As soon as Vek stepped back out into the hallway, he could tell something was wrong. Why were there so many people packed in here? Telegraph rooms got busy, but if all these serfs were here to send messages, why weren’t they going inside? Why were they clustered around – they were clustered around – around Vek’s mark – in his wall-stocks –
“Why is he being strung up like that?” Vek heard someone hiss. “The Rajas are the ones who should be in the wall-stocks! String them up!”
Another voice made Vek’s blood run cold. “Who put him there? We should find him and put him up instead!”
Vek was at the edge of the crowd. He couldn’t even see his mark up on the wall, not through the serfs in front of him. The last thing he wanted to do was elbow his way forward and declare himself to be the serf who’d put another serf in wall-stocks. But what else could he do?
Then a thought struck him. What if Vek pretended to find the key? What if Vek pretended to release him only to hustle him away?
The gathered serfs were chanting now. “Free him! Free him! Free him!” Another set, their voices overlapping, were shouting to “Put up the Rajas, put up the Rajas!” Taking a deep breath, Vek forced a path through to the front of the crowd. “I have a key!” he shouted, pulling it out of his back pocket. “This will open it!”
A thunderous cheer rose up.
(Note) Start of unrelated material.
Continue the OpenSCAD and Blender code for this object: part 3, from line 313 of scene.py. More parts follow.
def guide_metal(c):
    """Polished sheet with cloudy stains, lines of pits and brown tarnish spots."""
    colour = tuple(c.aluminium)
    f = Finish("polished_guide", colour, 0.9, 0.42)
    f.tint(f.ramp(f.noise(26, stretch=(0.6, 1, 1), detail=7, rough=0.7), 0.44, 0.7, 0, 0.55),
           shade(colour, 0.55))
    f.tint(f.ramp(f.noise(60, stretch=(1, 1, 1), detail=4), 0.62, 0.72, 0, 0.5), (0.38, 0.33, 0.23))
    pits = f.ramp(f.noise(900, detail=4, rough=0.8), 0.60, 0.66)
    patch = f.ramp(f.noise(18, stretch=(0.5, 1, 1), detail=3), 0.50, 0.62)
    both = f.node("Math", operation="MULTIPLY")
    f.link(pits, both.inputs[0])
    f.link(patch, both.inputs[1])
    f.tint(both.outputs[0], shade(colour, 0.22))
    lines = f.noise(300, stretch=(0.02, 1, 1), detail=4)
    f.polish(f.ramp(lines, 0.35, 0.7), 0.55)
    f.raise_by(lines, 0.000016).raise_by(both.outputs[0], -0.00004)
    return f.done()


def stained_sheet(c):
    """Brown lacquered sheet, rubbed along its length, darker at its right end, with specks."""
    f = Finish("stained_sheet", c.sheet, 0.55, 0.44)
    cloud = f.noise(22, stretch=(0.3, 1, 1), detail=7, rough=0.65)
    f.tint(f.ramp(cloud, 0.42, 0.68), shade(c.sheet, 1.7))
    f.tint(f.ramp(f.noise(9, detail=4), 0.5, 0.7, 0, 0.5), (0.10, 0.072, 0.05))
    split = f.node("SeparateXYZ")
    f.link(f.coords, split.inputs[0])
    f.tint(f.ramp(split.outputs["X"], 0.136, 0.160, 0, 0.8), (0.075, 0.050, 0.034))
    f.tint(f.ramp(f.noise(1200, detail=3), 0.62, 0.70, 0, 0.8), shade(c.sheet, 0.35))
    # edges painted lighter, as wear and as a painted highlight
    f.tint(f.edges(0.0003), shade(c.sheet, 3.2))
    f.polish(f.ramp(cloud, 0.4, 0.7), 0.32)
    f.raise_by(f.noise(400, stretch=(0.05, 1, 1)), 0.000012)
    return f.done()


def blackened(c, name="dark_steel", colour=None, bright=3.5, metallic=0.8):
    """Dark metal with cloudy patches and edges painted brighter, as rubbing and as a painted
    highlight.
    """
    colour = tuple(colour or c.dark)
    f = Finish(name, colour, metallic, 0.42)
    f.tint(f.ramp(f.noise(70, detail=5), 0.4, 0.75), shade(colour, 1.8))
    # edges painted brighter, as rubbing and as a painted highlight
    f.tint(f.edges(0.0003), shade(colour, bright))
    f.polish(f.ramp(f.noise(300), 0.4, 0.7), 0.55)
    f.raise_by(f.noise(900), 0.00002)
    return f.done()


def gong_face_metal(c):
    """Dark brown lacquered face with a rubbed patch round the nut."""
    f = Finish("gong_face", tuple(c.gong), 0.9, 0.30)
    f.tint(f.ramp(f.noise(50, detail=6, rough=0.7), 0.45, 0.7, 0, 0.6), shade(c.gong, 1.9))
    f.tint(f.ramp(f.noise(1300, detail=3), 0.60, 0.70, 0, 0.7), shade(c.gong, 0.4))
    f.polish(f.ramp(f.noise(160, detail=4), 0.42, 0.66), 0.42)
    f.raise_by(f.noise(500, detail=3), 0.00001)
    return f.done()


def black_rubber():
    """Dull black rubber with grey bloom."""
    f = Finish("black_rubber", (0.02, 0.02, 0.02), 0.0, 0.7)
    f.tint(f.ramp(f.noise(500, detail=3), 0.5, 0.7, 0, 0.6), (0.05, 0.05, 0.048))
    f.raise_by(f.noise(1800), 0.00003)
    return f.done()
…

Vek couldn’t help but enjoy it, even though he knew it was stupid of him to do so. Reaching up, Vek opened the lock with ease. He pulled the collar off his mark and unfastened his cuffs from the chain. His mark stepped out of the wall-stocks, and the shouts and cheers increased. Everyone was practically screaming now, screams everywhere, all around them, hands reaching out to touch the both of them.
Ignoring them the best he could, Vek grabbed his mark by his cuffs. He started to try to pull him to the side. Surely there was a way around the crowd, around and along the edges?
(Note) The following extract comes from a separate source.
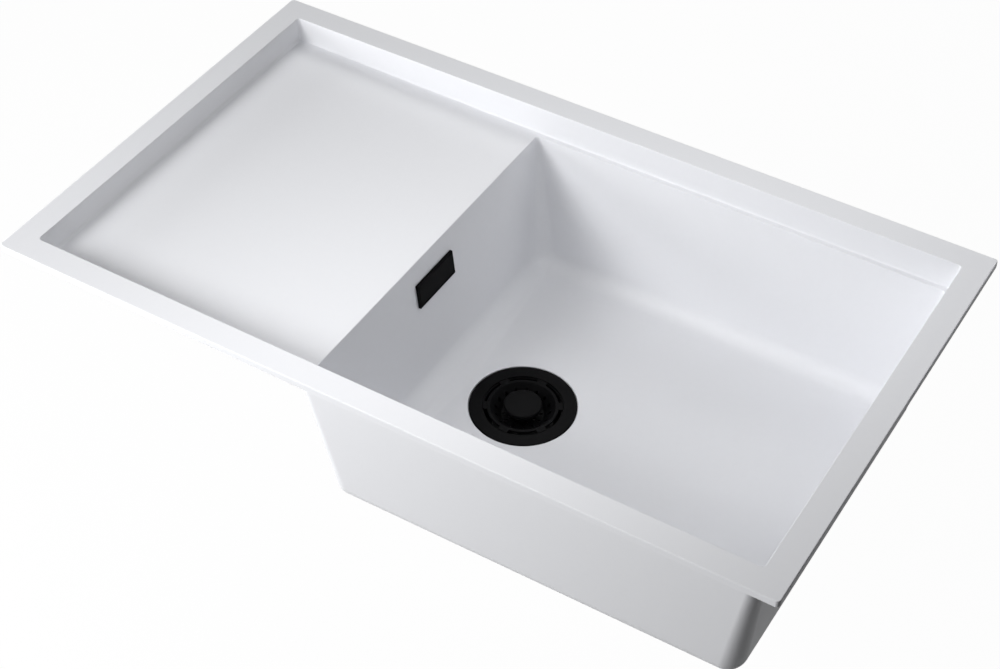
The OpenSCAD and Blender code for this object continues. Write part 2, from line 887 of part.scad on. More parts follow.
module hose_washer() {
    translate([0, 0, collar_length])
        rotate_extrude($fn = round_fn)
            polygon([
                [hose_cuff_r + thread_gap, 0],
                [collar_r - washer_taper, 0],
                [collar_r - thread_gap, washer_taper],
                [collar_r - thread_gap, washer_h],
                [hose_cuff_r + thread_gap, washer_h]
            ]);
}

// Path of the hose's middle line: straight down the wall, round one bend, straight into the cup
hose_from = [
    overflow_x - hose_offset * cos(bowl_draft)
        + (housing_h / 2 + collar_length - hose_insert) * sin(bowl_draft),
    overflow_z - hose_offset * sin(bowl_draft)
        - (housing_h / 2 + collar_length - hose_insert) * cos(bowl_draft)
];
hose_to = [
    drain_x - cup_bore_r - cup_wall - inlet_reach - collar_length + hose_insert,
    inlet_z
];
hose_turn = 90 - bowl_draft;
bend_tangent = hose_bend_r * tan(hose_turn / 2);
hose_drop = (hose_from[1] - hose_to[1]) / cos(bowl_draft) - bend_tangent;
hose_knee_x = hose_from[0] + (hose_from[1] - hose_to[1]) * tan(bowl_draft);
hose_run = hose_to[0] - hose_knee_x - bend_tangent;
hose_arc = hose_bend_r * hose_turn * PI / 180;
hose_length = hose_drop + hose_arc + hose_run;
bend_x = hose_knee_x + bend_tangent;
bend_z = hose_to[1] + hose_bend_r;

function ease(t) = t * t * (3 - 2 * t);
function hose_point(s) =
    s < hose_drop
        ? [hose_from[0] + s * sin(bowl_draft), overflow_y, hose_from[1] - s * cos(bowl_draft)]
    : s > hose_drop + hose_arc
        ? [hose_to[0] - (hose_length - s), drain_y, hose_to[1]]
    : let (t = (s - hose_drop) / hose_arc, a = 180 + bowl_draft + hose_turn * t)
        [
            bend_x + hose_bend_r * cos(a),
            overflow_y + (drain_y - overflow_y) * ease(t),
            bend_z + hose_bend_r * sin(a)
        ];
function unit(v) = v / norm(v);

// The hose: plain ends, ribs between them, and a bore all through
module overflow_hose() {
    sides = 8;
    rib_h = 1.3;
    cuff = 2 * hose_r;
    ribs = floor((hose_length - 2 * cuff) / rib_pitch);
    ribbed = hose_length - 2 * cuff;
    probe = rib_pitch / 8;
    stations = concat(
        [0],
        [for (i = [0 : 2 * ribs]) cuff + ribbed * i / (2 * ribs)],
        [hose_length]);
    radii = concat(
        [hose_cuff_r],
        [
            for (i = [0 : 2 * ribs])
                i == 0 || i == 2 * ribs ? hose_cuff_r : i % 2 == 0 ? hose_r - rib_h : hose_r
        ],
        [hose_cuff_r]);
    count = len(stations);
    function ring_at(i, r) =
        let (
            s = stations[i],
            ahead = hose_point(min(s + probe, hose_length)),
            behind = hose_point(max(s - probe, 0)),
            along = unit(ahead - behind),
            out = unit(cross(along, [0, 1, 0])),
            side = cross(out, along)
        )
            [for (k = [0 : sides - 1])
                hose_point(s) + r * (cos(360 * k / sides) * out + sin(360 * k / sides) * side)];
    outer = [for (i = [0 : count - 1]) each ring_at(i, radii[i])];
    inner = [for (i = [0 : count - 1]) each ring_at(i, hose_bore_r)];
    shift = count * sides;
    function at(i, k) = i * sides + k % sides;
    walls = [
        for (i = [0 : count - 2], k = [0 : sides - 1])
            each [
                [at(i, k), at(i, k + 1), at(i + 1, k + 1)],
                [at(i, k), at(i + 1, k + 1), at(i + 1, k)],
                [shift + at(i, k), shift + at(i + 1, k + 1), shift + at(i, k + 1)],
                [shift + at(i, k), shift + at(i + 1, k), shift + at(i + 1, k + 1)]
            ]
    ];
    ends = [
        for (k = [0 : sides - 1])
            each [
                [at(0, k), shift + at(0, k), shift + at(0, k + 1)],
                [at(0, k), shift + at(0, k + 1), at(0, k + 1)],
                [at(count - 1, k), shift + at(count - 1, k + 1), shift + at(count - 1, k)],
                [at(count - 1, k), at(count - 1, k + 1), shift + at(count - 1, k + 1)]
            ]
    ];
    color([0.18, 0.18, 0.19])
        polyhedron(points = concat(outer, inner), faces = concat(walls, ends));
}

module housing_washer() {
    color("dimgray")
        at_outlet()
            hose_washer();
}

module housing_nut() {
    color([0.15, 0.15, 0.16])
        at_outlet()
            hose_nut();
}

module cup_washer() {
    color("dimgray")
        at_inlet()
            hose_washer();
}

module cup_nut() {
    color([0.15, 0.15, 0.16])
        at_inlet()
            hose_nut();
}

basin();
flange_gasket();
waste_flange();
bowl_gasket();
waste_cup();
outlet_funnel();
cup_cross();
thread_insert();
centre_bolt();
strainer_basket();
strainer_post();
strainer_knob();
strainer_seal();
post_clip();
overflow_cover();
overflow_frame();
overflow_screws();
overflow_gasket();
overflow_housing();
overflow_hose();
housing_washer();
housing_nut();
cup_washer();
cup_nut();
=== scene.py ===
"""Kitchen sink with a drainboard: the visible model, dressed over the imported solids.

Sizes are in millimetres, in the part's own frame: the origin is the centre of the rim's underside,
+X runs from the drainboard to the bowl, +Y to the back and +Z up.
"""

import logging
import math
from collections.abc import Callable, Iterator, Sequence
from contextlib import contextmanager
from dataclasses import astuple, dataclass, replace
from enum import Enum

import bmesh
import bpy
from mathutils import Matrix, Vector


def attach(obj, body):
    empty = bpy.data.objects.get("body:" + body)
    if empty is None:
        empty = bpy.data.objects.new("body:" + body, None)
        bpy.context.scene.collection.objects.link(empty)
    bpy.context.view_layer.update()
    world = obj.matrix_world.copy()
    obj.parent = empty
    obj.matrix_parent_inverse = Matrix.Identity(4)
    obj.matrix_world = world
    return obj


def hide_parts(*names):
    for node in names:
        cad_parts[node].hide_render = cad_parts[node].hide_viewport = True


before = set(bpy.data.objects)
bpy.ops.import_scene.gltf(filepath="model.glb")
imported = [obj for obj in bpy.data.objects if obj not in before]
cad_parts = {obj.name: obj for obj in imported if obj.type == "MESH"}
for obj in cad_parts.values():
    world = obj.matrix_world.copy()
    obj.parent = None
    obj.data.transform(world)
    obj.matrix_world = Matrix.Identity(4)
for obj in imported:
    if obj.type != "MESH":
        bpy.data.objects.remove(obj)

LOG = logging.getLogger("sink")
MM = 0.001
MERGE = 0.004 * MM  # points closer than this become one
SHARP = 35  # softened edges are at least this sharp, in degrees
FLAT = 0.3  # faces that meet at less than this become one, in degrees
HAIR = 0.01  # distance that keeps two surfaces from lying in one plane
PAST = 2  # how far a cutter reaches past what it cuts
FAR = 20  # how far a rough cutter does
WAY_OUT = 12  # height of a hollow's cutter above the surface that it opens in
EDGE_END = 78  # where a rounded upper edge stops short of level, in degrees
EDGE_STEPS = 4  # segments of such an edge
LEAST_R = 0.25  # radius of a corner that is as good as sharp
ROUND = 128  # segments round the large turned pieces
Outline = list[tuple[float, float]]
Place = tuple[float, float, float]
Solid = bpy.types.Object
EdgeTest = Callable[[bmesh.types.BMEdge, bmesh.types.BMesh], bool]


# Modelling, as by hand


class Blend(Enum):
    """How a second solid changes the first."""

    JOIN = "UNION"
    REMOVE = "DIFFERENCE"
    KEEP = "INTERSECT"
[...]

A sudden lull passed over the mob. Some of them began whispering. As it became clear that Vek was not going to unblindfold or release the man, the whispering grew into muttering and then into raised shouts. Vek jerked away when he heard someone call out his name. “How could you do this?” the person yelled, fury in her voice. “You, of all people!”
Soon the crowd was shouting and screaming once more. This time, though, it was at him. Vek could feel the noise and fury assaulting him from every angle. Frightened, he turned so that he was half-facing the wall. He had enough presence of mind to keep his hand on the cuffs around his mark’s wrists, but that was it. The torrent of outrage was worse than any beating Vek had ever been given, worse than any disrespect he’d ever been shown at an elevator bay.
He didn’t know how long he stood there, silent, his head bowed, his face hidden as best as he could hide it. When he finally looked up, the throng had thinned out some, although there were still plenty of serfs hissing and booing. At the sight of one – a balding man with venom in his eyes – Vek jerked into action. He couldn’t force his way out of the crowd, but he could go back into the telegraph room and get away from everyone that way.
Letting go of his mark’s bonds, Vek instead tugged him forward by his arm, guiding him towards the door to the telegraph room. Thank the rock-god, Vek was able to push his way back in easily. It helped that his prisoner didn’t resist him; the sedation drugs Vek had requested of the clinic were working. Inside, the typists were all sitting at their desks, looking terrified. Vek didn’t want to waste time, he wanted to get out, so he ignored them and tugged his prisoner deeper into the room towards an ardish-specked door on the other side. Nobody had yet followed him into the telegraph room, but that didn’t mean they weren’t going to.
Vek led his mark through the door and down a hallway and out onto the serf staircase. It was only after he was standing on a tread getting rained on that he felt himself start to breathe again. He still couldn’t bring himself to look at anyone. Not at the serfs patrolling a few levels down, not at his prisoner, and definitely not at himself.
“Come on,” he mumbled. “It’s perfect – it’s going to be perfect.”